### Work to be completed
Print the lines beginning with the one that contains "cad_parts[node].hide_render = cad_parts[node].hide_viewport" and ending with the one that contains "obj.matrix_world = Matrix.Identity(4)", exactly, both included, and no other lines.

****

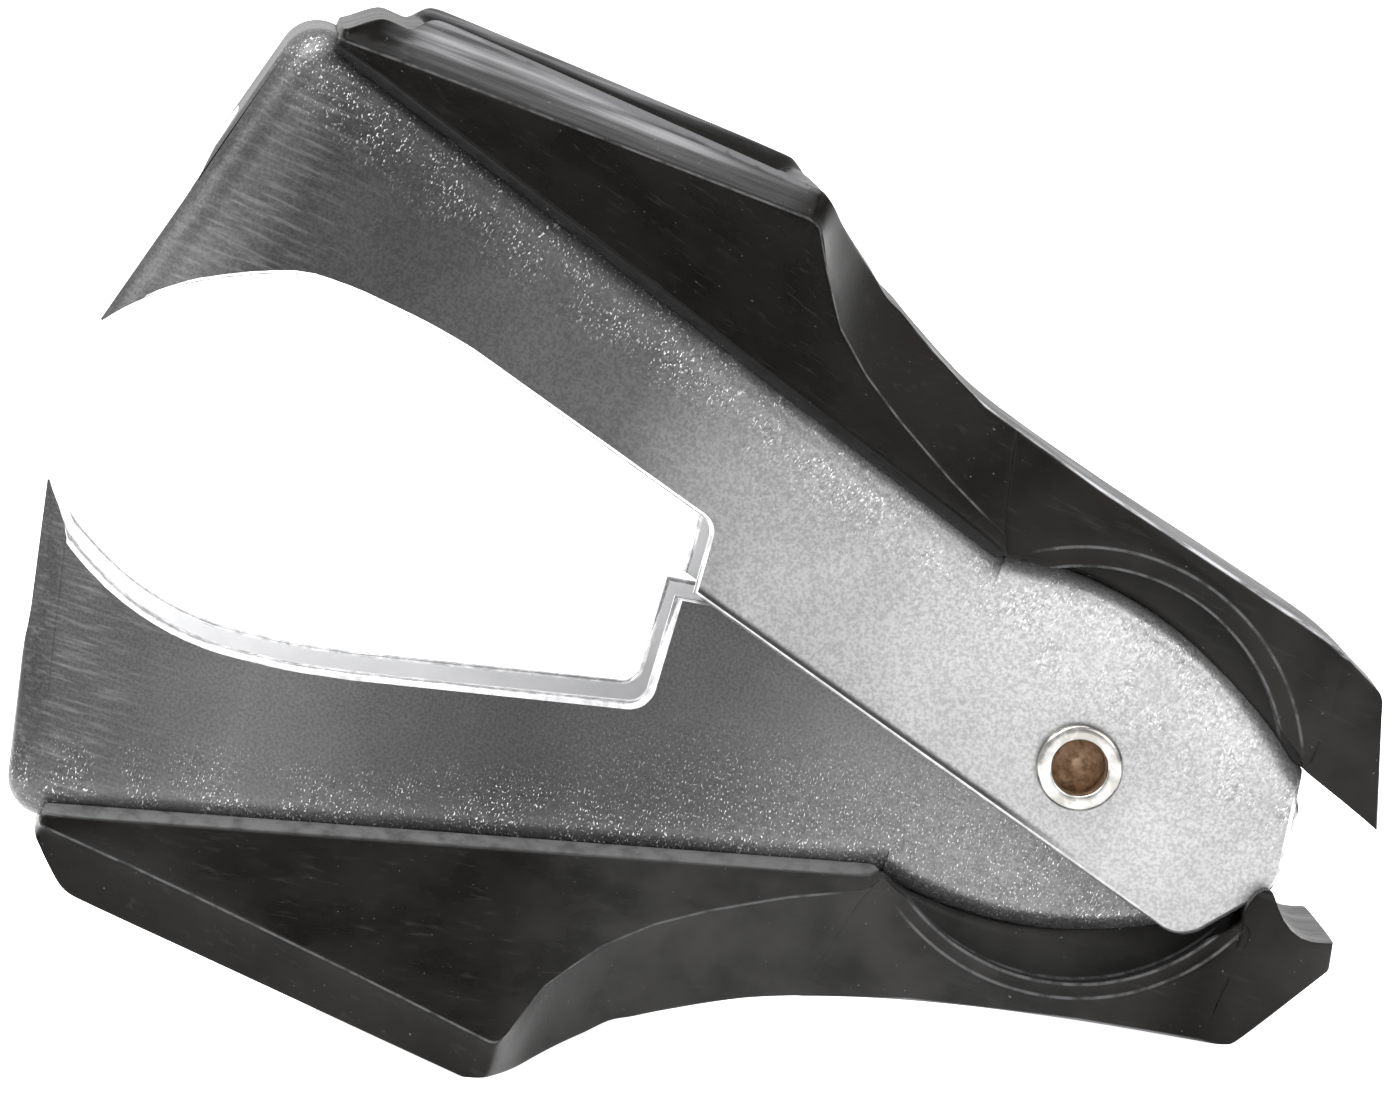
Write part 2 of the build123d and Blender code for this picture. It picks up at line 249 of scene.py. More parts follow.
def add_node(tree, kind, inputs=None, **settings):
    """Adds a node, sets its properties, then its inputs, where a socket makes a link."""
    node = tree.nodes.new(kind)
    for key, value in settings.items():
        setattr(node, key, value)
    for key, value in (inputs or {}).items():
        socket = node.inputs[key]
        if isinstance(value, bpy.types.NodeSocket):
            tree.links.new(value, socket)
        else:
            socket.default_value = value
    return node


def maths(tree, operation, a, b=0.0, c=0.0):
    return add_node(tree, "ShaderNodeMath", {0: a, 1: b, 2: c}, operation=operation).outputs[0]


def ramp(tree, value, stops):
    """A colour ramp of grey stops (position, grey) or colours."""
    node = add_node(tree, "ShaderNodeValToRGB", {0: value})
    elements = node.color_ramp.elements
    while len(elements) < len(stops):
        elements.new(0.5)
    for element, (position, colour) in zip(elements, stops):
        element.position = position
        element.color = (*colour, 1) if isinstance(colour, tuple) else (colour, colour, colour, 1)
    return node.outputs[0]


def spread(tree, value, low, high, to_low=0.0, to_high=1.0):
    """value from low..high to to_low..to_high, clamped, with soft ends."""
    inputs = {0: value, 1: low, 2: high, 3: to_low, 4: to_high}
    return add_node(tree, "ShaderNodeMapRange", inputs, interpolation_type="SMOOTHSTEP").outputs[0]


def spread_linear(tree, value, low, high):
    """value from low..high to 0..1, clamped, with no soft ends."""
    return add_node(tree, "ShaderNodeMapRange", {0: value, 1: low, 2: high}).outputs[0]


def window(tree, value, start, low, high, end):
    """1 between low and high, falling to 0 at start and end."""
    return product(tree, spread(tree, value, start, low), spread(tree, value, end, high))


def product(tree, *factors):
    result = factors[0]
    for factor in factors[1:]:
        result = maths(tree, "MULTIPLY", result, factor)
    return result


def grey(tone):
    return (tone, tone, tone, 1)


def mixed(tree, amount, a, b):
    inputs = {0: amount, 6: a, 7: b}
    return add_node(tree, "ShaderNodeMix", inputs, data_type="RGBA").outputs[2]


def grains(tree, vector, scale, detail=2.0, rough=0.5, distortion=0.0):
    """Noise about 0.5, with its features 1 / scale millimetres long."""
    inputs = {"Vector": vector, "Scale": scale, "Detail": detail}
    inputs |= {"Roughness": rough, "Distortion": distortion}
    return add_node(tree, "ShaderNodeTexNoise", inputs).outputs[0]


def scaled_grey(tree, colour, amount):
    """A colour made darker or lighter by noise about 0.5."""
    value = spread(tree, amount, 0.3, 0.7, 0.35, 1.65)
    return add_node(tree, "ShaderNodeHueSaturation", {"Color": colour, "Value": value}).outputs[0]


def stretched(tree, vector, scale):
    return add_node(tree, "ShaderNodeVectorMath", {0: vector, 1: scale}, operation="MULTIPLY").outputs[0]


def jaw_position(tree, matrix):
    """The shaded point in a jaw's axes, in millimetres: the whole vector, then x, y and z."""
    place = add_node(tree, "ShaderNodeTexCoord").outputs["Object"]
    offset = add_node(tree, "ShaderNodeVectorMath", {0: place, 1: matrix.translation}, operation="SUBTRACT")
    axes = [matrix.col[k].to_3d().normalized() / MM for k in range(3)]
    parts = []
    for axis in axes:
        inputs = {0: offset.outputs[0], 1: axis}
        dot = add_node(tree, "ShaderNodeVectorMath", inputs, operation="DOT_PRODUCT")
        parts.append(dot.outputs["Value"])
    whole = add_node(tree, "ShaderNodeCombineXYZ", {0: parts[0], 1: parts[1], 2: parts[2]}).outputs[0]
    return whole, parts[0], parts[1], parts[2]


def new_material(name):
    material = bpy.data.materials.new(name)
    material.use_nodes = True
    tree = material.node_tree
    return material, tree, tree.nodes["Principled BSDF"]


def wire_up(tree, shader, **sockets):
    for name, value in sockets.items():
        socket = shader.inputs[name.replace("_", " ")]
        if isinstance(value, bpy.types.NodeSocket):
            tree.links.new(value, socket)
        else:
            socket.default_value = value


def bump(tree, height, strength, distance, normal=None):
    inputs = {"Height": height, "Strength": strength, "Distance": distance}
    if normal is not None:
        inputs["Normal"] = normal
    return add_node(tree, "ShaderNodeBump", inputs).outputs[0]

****

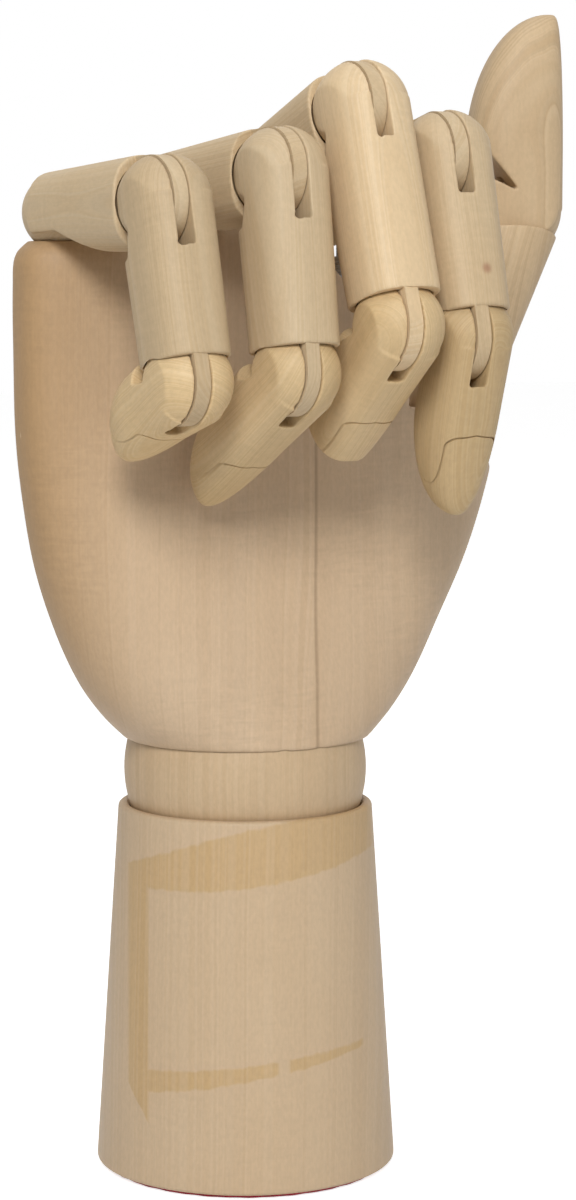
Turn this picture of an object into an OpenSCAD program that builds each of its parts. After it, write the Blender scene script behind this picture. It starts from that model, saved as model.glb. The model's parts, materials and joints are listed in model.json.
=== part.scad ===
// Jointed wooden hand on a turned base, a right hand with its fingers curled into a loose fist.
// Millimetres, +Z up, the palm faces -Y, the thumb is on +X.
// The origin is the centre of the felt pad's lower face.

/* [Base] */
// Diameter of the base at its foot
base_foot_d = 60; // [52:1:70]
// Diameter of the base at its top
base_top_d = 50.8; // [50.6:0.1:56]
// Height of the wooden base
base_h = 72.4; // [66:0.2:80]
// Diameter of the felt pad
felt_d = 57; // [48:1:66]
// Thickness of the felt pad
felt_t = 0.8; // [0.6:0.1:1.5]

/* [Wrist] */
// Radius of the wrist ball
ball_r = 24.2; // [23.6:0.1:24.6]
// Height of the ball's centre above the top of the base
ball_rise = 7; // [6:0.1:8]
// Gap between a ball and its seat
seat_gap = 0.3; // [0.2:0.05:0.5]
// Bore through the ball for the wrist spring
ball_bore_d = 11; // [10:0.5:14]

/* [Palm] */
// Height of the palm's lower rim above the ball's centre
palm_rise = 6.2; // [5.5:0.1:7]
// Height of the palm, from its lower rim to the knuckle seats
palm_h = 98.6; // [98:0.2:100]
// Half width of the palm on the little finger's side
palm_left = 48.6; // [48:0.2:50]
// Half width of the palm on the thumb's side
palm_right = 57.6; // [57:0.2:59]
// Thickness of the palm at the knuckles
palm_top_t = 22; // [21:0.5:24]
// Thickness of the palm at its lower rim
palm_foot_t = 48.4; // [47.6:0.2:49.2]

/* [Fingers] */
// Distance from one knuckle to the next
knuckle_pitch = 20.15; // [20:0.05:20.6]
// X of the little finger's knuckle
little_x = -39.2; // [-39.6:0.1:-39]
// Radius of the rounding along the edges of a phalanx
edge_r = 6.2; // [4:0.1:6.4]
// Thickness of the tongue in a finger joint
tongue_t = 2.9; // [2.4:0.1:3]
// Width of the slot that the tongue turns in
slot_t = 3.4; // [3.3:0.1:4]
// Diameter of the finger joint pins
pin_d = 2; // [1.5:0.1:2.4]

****

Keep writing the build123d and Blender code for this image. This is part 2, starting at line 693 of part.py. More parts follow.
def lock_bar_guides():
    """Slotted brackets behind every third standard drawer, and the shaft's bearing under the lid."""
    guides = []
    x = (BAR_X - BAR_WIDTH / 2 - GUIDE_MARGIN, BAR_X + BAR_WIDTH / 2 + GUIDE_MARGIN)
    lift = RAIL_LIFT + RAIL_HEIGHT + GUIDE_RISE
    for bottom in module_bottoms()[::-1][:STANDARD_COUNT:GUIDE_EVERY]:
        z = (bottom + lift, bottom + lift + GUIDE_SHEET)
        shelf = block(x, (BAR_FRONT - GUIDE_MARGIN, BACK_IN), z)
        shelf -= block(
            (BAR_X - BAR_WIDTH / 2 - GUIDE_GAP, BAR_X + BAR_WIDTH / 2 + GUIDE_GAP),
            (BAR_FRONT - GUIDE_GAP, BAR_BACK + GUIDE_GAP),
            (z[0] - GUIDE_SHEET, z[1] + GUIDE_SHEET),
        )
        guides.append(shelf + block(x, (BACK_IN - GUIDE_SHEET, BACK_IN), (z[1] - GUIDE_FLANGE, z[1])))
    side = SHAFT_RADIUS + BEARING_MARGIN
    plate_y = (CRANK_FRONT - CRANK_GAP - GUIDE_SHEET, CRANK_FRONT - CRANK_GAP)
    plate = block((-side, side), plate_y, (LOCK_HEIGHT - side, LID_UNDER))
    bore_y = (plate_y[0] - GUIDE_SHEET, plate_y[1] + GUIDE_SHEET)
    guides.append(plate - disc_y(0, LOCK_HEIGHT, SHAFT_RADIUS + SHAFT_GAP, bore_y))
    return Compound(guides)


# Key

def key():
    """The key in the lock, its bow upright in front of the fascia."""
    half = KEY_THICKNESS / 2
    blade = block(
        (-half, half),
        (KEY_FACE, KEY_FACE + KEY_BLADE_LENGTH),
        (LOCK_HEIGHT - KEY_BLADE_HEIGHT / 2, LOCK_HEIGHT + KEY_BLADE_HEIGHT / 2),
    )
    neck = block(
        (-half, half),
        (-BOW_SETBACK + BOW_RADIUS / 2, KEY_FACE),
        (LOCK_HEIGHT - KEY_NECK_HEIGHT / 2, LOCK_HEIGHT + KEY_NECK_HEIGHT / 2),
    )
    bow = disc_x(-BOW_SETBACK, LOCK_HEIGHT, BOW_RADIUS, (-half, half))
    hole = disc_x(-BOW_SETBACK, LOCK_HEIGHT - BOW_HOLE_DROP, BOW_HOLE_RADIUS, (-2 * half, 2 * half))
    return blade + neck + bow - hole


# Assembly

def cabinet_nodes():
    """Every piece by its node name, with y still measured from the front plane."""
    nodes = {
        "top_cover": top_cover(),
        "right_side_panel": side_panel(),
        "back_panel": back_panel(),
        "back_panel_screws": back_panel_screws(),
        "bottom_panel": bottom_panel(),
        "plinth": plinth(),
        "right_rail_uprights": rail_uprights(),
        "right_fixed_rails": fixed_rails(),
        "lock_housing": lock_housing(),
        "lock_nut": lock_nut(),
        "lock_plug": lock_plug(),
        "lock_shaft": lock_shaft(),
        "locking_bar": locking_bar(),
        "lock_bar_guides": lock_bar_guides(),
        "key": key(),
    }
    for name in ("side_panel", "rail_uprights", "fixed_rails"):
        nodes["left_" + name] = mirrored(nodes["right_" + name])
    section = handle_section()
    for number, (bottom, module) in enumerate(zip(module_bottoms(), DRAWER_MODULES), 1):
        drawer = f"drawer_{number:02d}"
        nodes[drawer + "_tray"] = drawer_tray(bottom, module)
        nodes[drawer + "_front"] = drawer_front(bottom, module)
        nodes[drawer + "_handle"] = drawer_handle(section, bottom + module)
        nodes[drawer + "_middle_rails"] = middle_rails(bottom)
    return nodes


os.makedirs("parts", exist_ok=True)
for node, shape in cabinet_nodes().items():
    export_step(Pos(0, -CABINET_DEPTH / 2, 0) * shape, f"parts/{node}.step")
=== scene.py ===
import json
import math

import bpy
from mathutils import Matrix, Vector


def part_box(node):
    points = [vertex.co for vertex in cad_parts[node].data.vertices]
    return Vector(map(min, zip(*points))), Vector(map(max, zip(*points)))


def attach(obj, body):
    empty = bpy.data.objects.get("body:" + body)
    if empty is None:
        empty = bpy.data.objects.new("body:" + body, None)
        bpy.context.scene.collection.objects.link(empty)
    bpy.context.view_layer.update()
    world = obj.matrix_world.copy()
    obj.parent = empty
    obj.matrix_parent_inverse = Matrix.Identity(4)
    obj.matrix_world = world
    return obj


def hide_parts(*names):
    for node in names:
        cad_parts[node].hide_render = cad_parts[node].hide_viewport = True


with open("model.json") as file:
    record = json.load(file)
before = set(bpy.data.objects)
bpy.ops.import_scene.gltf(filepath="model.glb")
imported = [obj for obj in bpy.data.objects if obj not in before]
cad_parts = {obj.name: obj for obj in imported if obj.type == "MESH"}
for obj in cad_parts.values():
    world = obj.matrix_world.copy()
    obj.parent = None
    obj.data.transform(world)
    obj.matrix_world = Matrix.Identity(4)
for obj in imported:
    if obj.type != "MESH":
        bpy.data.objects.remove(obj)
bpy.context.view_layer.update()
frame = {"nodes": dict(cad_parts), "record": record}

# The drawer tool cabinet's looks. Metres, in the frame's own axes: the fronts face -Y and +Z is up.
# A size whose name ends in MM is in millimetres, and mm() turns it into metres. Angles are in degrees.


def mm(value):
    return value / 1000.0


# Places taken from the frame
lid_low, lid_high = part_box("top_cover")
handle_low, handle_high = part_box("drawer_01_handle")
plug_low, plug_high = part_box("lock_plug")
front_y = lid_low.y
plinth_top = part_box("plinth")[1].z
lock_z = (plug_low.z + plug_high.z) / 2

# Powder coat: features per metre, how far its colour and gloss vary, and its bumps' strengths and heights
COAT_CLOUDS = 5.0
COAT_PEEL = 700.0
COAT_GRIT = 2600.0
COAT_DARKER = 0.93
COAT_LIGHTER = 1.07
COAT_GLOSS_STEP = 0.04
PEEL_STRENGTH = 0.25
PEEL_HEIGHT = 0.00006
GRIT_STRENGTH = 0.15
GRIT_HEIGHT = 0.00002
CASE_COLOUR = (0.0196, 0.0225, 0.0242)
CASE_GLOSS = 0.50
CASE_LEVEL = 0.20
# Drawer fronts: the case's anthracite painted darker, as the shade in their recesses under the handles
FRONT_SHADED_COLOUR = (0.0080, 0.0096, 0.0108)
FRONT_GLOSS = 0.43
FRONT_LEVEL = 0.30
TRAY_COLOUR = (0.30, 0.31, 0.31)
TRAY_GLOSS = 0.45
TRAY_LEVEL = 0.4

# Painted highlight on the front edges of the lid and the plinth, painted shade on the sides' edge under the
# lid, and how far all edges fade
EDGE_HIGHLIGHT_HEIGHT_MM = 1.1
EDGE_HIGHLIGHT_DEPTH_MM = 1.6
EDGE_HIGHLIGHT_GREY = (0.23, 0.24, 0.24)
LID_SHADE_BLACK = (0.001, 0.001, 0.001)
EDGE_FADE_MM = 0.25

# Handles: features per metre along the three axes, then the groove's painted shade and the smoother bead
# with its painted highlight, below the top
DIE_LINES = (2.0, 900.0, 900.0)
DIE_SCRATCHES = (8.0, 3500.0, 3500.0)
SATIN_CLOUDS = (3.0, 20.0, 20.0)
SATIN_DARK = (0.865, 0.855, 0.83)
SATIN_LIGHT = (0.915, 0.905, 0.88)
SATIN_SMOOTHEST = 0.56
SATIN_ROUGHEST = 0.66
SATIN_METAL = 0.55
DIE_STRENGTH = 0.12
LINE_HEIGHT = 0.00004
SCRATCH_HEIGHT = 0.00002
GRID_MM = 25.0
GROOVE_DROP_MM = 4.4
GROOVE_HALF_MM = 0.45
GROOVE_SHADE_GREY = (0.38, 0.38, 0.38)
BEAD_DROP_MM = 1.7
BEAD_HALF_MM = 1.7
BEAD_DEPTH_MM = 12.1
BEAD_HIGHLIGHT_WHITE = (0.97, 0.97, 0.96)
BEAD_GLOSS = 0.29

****

### Solution for this task
        cad_parts[node].hide_render = cad_parts[node].hide_viewport = True


with open("model.json") as file:
    record = json.load(file)
before = set(bpy.data.objects)
bpy.ops.import_scene.gltf(filepath="model.glb")
imported = [obj for obj in bpy.data.objects if obj not in before]
cad_parts = {obj.name: obj for obj in imported if obj.type == "MESH"}
for obj in cad_parts.values():
    world = obj.matrix_world.copy()
    obj.parent = None
    obj.data.transform(world)
    obj.matrix_world = Matrix.Identity(4)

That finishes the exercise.